Melancholy Play Provides Funny, Lyrical Discussion of Sadness

Photo by Rick Yu, Photo editor

Cast members perform in a dress rehearsal of Sarah Ruhl’s Melancholy Play in preparation for weekend performances.

Rachel Mead, Staff writer

The five actors in Sarah Ruhl’s Melancholy Play are all preoccupied with lost arts like a talent for melancholy and the carrying of handkerchiefs. Directed by College senior Zoë DePreta, Melancholy Play follows Tilly (College sophomore Paige Baskin), a bank teller who suffers from a depression that attracts everyone around her. This theme is one that DePreta found relevant to Oberlin’s culture.

“I think it’s good to do on a college campus because it talks about the way that people fetishize sadness, especially at a school where people are pretty open about discussing mental illness. This is a show that projects that,” DePreta said.

College junior Zoë Kushlefsky, who plays Joan in the show and also designed the set, agreed with DePreta about the show’s focus.

“It kind of comments on a lot of bullshit in movies and stuff that Oberlin students see through; the whole show is kind of calling out manic pixie dream girls and how male characters in those kinds of shows romanticize depression,” she said.

DePreta is no stranger to themes of sadness and poetry. Last year she devised a one-woman show with two other students, Anna Gelman, OC ’16, and Ariana Silvan-Grau, OC ’16, based on the life of Sylvia Plath, titled I Do It So It Feels Like Hell. This piece, which DePreta plans to continue developing after graduation, shows Plath as a woman who is more than her tragedy and infuses the serious nature of her famous works with some of her sillier and more whimsical qualities.

Melancholy Play features a similar balance of silly and serious moments. Ruhl’s simultaneously poetic and facial language was another draw for the cast and crew.

“I’ve never done anything like this before,” Baskin said. “I’ve done musicals, I’ve done a lot of classic straight plays and a lot of realist theater, but this show has very heightened dialogue and poetic language. It’s been exciting and also really challenging.”

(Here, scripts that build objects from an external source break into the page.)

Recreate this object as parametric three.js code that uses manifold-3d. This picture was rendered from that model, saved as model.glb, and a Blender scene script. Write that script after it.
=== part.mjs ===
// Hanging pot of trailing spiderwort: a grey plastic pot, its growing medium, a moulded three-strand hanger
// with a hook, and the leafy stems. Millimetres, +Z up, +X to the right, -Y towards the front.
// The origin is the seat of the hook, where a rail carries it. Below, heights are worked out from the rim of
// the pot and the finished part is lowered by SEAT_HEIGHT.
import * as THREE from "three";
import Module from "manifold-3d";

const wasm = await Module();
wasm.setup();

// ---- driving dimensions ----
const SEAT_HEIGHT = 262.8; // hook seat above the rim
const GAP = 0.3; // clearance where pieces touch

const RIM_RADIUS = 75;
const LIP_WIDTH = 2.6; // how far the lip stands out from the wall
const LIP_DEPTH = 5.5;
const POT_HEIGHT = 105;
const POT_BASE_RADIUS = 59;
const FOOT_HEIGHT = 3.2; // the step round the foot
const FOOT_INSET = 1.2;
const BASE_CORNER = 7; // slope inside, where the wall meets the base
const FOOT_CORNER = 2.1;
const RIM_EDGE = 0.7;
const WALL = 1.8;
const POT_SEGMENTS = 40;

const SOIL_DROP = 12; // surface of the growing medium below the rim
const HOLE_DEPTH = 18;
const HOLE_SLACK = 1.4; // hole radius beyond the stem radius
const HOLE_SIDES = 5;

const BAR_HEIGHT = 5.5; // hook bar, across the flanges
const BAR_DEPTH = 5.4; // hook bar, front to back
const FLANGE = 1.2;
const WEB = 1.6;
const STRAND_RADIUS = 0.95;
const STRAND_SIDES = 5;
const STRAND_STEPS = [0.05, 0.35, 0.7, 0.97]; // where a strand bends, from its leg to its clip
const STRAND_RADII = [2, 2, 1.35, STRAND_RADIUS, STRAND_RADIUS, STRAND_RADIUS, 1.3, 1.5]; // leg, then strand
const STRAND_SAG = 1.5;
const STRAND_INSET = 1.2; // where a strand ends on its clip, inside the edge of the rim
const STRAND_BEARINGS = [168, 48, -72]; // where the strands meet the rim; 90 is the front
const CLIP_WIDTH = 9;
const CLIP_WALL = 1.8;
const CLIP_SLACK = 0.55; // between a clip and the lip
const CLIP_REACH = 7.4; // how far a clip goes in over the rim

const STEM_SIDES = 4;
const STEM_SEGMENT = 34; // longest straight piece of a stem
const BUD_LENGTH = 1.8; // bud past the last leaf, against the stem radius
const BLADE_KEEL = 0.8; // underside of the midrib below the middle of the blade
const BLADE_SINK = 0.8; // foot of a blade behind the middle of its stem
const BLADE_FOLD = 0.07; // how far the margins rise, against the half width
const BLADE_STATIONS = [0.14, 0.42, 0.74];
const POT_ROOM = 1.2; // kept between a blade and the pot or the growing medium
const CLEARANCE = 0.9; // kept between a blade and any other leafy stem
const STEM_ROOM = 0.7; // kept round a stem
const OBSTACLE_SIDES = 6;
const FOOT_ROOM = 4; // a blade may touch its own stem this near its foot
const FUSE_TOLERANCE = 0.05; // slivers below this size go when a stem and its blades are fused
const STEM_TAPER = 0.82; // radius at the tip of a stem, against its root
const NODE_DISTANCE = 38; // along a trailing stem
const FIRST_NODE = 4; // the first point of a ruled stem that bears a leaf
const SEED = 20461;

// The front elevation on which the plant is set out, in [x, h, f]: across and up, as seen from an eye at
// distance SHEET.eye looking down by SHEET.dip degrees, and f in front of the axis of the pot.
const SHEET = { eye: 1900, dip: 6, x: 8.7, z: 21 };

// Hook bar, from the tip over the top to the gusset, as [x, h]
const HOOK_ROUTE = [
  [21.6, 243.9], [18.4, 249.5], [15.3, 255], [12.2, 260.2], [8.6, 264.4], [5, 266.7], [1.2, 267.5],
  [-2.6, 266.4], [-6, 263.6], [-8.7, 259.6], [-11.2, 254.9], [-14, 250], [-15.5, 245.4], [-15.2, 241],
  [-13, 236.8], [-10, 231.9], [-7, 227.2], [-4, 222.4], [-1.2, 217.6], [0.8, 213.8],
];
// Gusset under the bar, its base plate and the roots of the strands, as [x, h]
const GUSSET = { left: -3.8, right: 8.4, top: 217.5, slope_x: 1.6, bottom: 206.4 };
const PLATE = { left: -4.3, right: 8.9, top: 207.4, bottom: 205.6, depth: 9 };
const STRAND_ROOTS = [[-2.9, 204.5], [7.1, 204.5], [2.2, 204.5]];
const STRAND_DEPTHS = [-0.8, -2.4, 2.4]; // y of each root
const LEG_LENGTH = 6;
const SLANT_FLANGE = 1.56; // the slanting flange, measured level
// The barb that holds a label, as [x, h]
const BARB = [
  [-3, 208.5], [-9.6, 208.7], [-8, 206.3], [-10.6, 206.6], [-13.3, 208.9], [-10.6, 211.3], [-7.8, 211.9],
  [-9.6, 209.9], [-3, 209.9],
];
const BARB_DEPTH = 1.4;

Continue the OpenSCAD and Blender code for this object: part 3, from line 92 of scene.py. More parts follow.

Along with lyrical language, the show features a live music component. Double-degree senior Patrick Dunaj wrote original music for cello, performed by Conservatory first-year Julie Holzen, who sits stage left for the whole one-act show. Dunaj’s music accompanies the actors as they spontaneously burst into song during the play.

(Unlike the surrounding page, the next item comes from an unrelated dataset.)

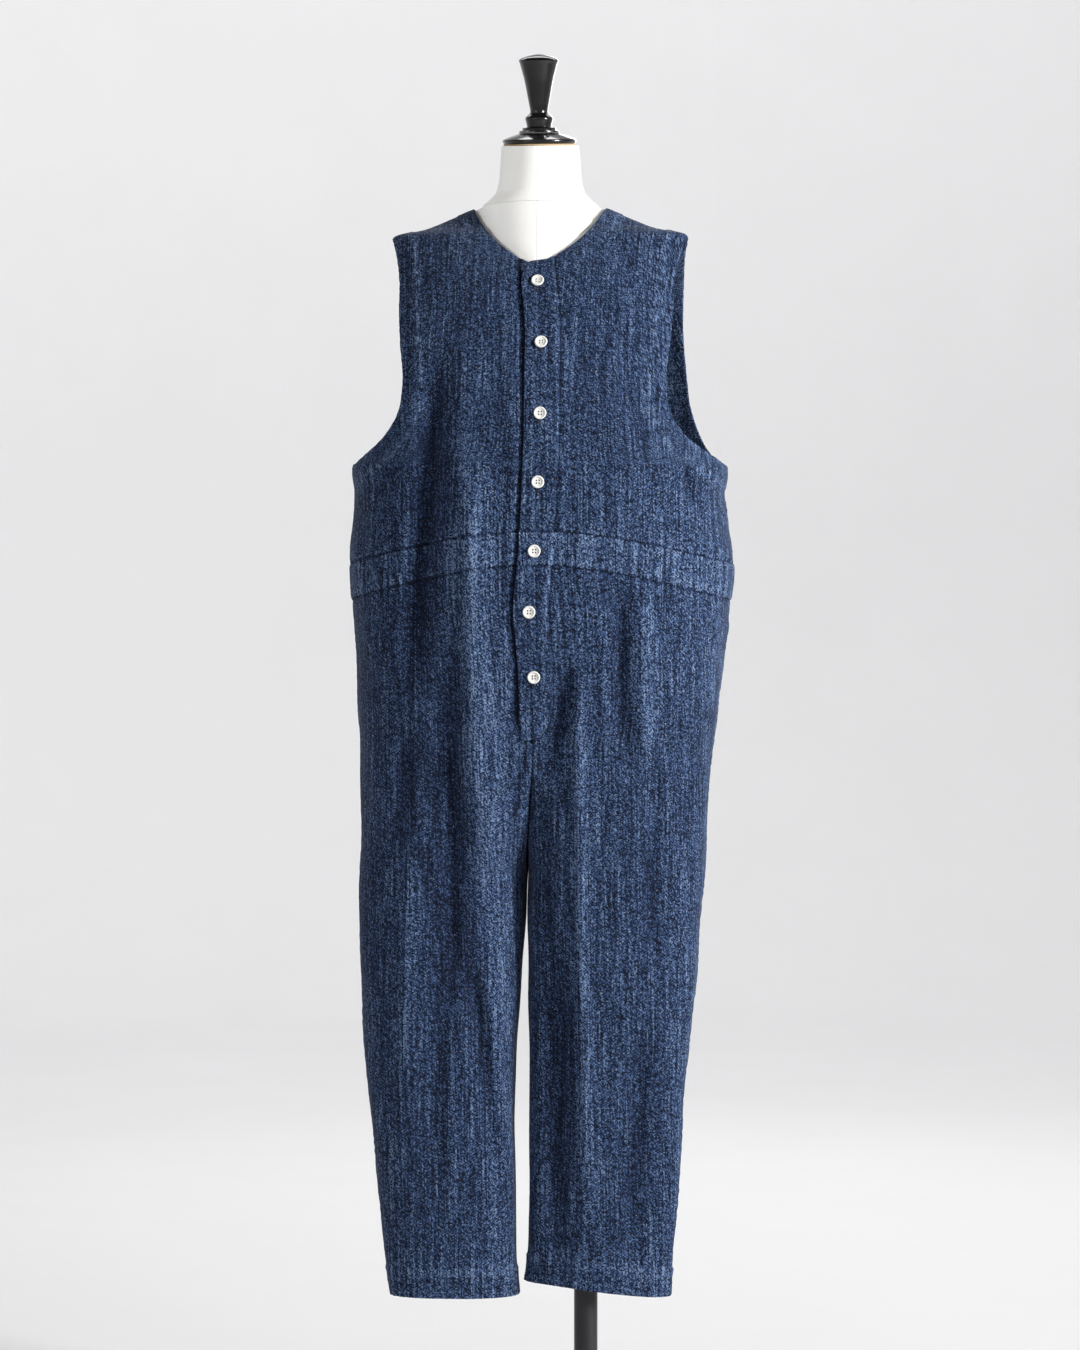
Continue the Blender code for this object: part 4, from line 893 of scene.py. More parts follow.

“There are a few different scores you can use, but I figured when in Oberlin, you can find a composition major to write you a beautiful score, which he did,” DePreta said.

Dunaj said he drew inspiration from the Bach cello suites, late 19th-century romantic music and ’60s film scores like those Bernard Herrmann composed for Alfred Hitchcock. While he tried to capture a sense of melodrama as well as melancholy, Dunaj took care not to upstage the actors with his composition.

“I don’t want [the audience] to be concentrating on the music. It should enhance what’s going on onstage. If you find yourself paying too much attention to the score, the composer’s done something wrong,” he said.

On the whole, Melancholy Play is anything but subtle. The characters are dramatic and there are several soap opera-style twists. In the usual style of black box theater, the sets are sparse, but the upholstered chaise longue and area rugs bring charm to an already charming script. The lighting is particularly creative, echoing the moods of the characters and the music, and adding dimension to the flat stage of Little Theater.

Those that are allergic to tree nuts should be warned: almonds are essentially the show’s seventh character. The nuts are used extensively and may come in close proximity to audience members; anyone whose allergy prevents them from being in the same space with tree nuts are asked not to attend the performances.

Melancholy Play, which opened yesterday as part of this year’s theater LabSeries and runs through Sunday, is a chance to revel in this lyrical and comical commentary on the idealization of unhappiness. It is a truly delightful play, and it is abundantly clear that the entire cast and crew enjoy one another’s company as much as Tilly and her friends do. Both the melancholy and the enchantment are contagious.

Melancholy Play is currently running at the Little Theater. Performances are at 8 p.m. tonight, 2 p.m. and 8 p.m. on Saturday and 2 p.m. on Sunday. Tickets cost $5.